### Input material
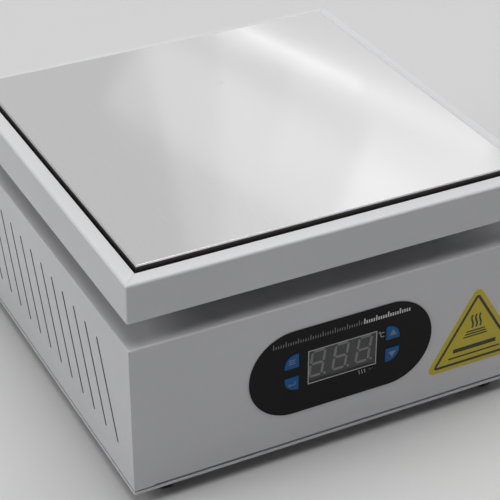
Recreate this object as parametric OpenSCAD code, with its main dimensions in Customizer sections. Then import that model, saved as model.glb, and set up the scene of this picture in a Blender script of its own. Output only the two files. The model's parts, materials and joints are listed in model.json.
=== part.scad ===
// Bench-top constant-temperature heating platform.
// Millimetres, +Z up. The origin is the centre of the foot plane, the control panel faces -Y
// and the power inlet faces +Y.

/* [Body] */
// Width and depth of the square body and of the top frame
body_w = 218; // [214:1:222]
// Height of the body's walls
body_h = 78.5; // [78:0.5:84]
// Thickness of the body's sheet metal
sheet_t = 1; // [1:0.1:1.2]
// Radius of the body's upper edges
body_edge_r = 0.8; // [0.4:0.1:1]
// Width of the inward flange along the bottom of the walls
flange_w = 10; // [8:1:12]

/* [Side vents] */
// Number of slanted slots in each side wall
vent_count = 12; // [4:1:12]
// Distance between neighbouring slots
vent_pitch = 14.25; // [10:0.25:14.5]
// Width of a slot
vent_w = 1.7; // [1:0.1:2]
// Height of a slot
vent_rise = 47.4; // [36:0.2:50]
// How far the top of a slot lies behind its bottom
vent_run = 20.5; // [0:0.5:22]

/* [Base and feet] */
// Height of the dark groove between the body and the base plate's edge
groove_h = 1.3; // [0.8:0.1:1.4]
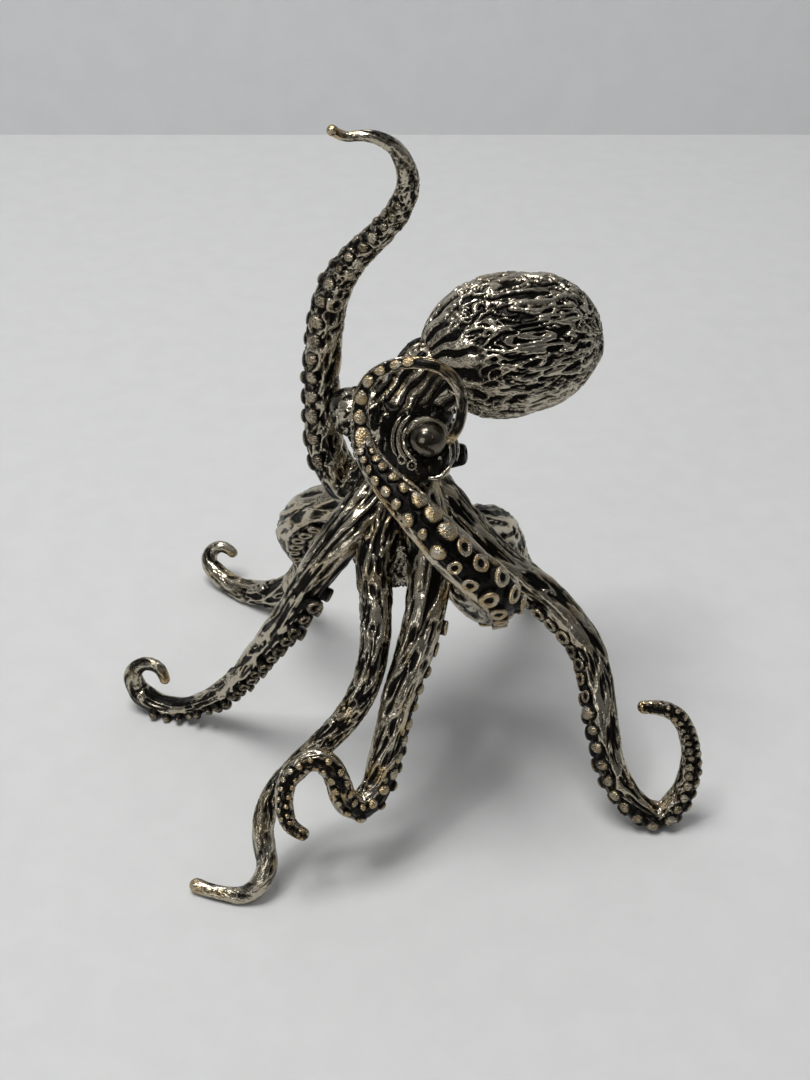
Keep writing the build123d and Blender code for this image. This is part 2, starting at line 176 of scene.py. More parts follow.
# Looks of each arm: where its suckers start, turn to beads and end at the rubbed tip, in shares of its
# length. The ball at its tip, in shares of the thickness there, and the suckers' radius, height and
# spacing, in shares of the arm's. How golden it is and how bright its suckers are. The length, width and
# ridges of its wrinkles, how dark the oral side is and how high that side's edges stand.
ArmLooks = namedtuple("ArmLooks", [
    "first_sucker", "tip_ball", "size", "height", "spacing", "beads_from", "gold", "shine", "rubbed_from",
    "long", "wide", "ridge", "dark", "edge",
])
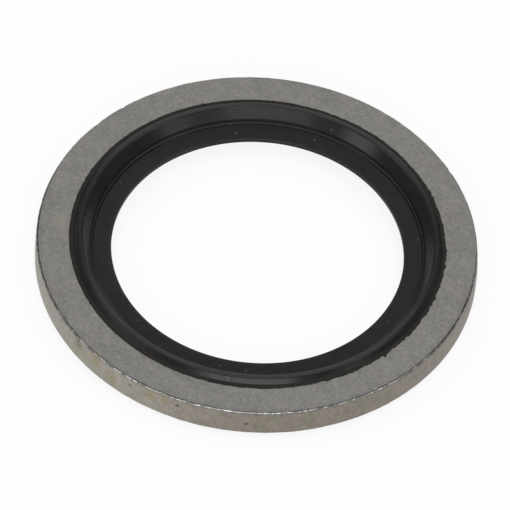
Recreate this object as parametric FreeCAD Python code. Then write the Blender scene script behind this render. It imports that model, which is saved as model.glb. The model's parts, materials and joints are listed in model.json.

### Your task
Output every entry shown above, exactly.

### Solution
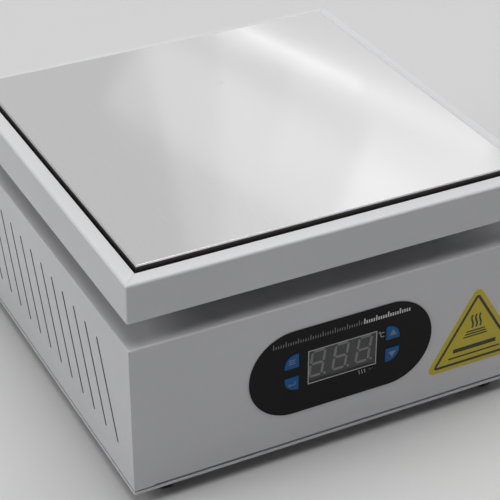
Recreate this object as parametric OpenSCAD code, with its main dimensions in Customizer sections. Then import that model, saved as model.glb, and set up the scene of this picture in a Blender script of its own. Output only the two files. The model's parts, materials and joints are listed in model.json.
=== part.scad ===
// Bench-top constant-temperature heating platform.
// Millimetres, +Z up. The origin is the centre of the foot plane, the control panel faces -Y
// and the power inlet faces +Y.

/* [Body] */
// Width and depth of the square body and of the top frame
body_w = 218; // [214:1:222]
// Height of the body's walls
body_h = 78.5; // [78:0.5:84]
// Thickness of the body's sheet metal
sheet_t = 1; // [1:0.1:1.2]
// Radius of the body's upper edges
body_edge_r = 0.8; // [0.4:0.1:1]
// Width of the inward flange along the bottom of the walls
flange_w = 10; // [8:1:12]

/* [Side vents] */
// Number of slanted slots in each side wall
vent_count = 12; // [4:1:12]
// Distance between neighbouring slots
vent_pitch = 14.25; // [10:0.25:14.5]
// Width of a slot
vent_w = 1.7; // [1:0.1:2]
// Height of a slot
vent_rise = 47.4; // [36:0.2:50]
// How far the top of a slot lies behind its bottom
vent_run = 20.5; // [0:0.5:22]

/* [Base and feet] */
// Height of the dark groove between the body and the base plate's edge
groove_h = 1.3; // [0.8:0.1:1.4]
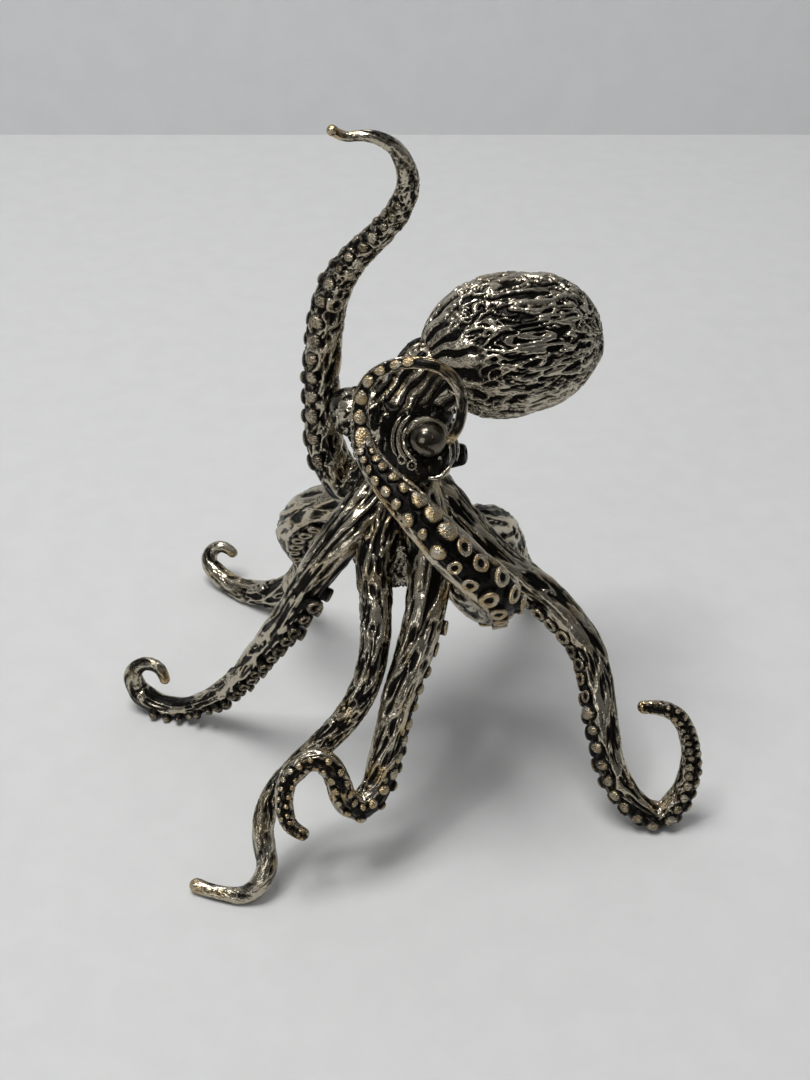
Keep writing the build123d and Blender code for this image. This is part 2, starting at line 176 of scene.py. More parts follow.
# Looks of each arm: where its suckers start, turn to beads and end at the rubbed tip, in shares of its
# length. The ball at its tip, in shares of the thickness there, and the suckers' radius, height and
# spacing, in shares of the arm's. How golden it is and how bright its suckers are. The length, width and
# ridges of its wrinkles, how dark the oral side is and how high that side's edges stand.
ArmLooks = namedtuple("ArmLooks", [
    "first_sucker", "tip_ball", "size", "height", "spacing", "beads_from", "gold", "shine", "rubbed_from",
    "long", "wide", "ridge", "dark", "edge",
])
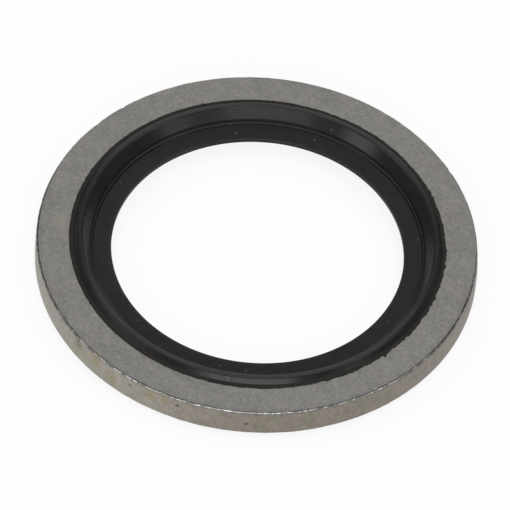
Recreate this object as parametric FreeCAD Python code. Then write the Blender scene script behind this render. It imports that model, which is saved as model.glb. The model's parts, materials and joints are listed in model.json.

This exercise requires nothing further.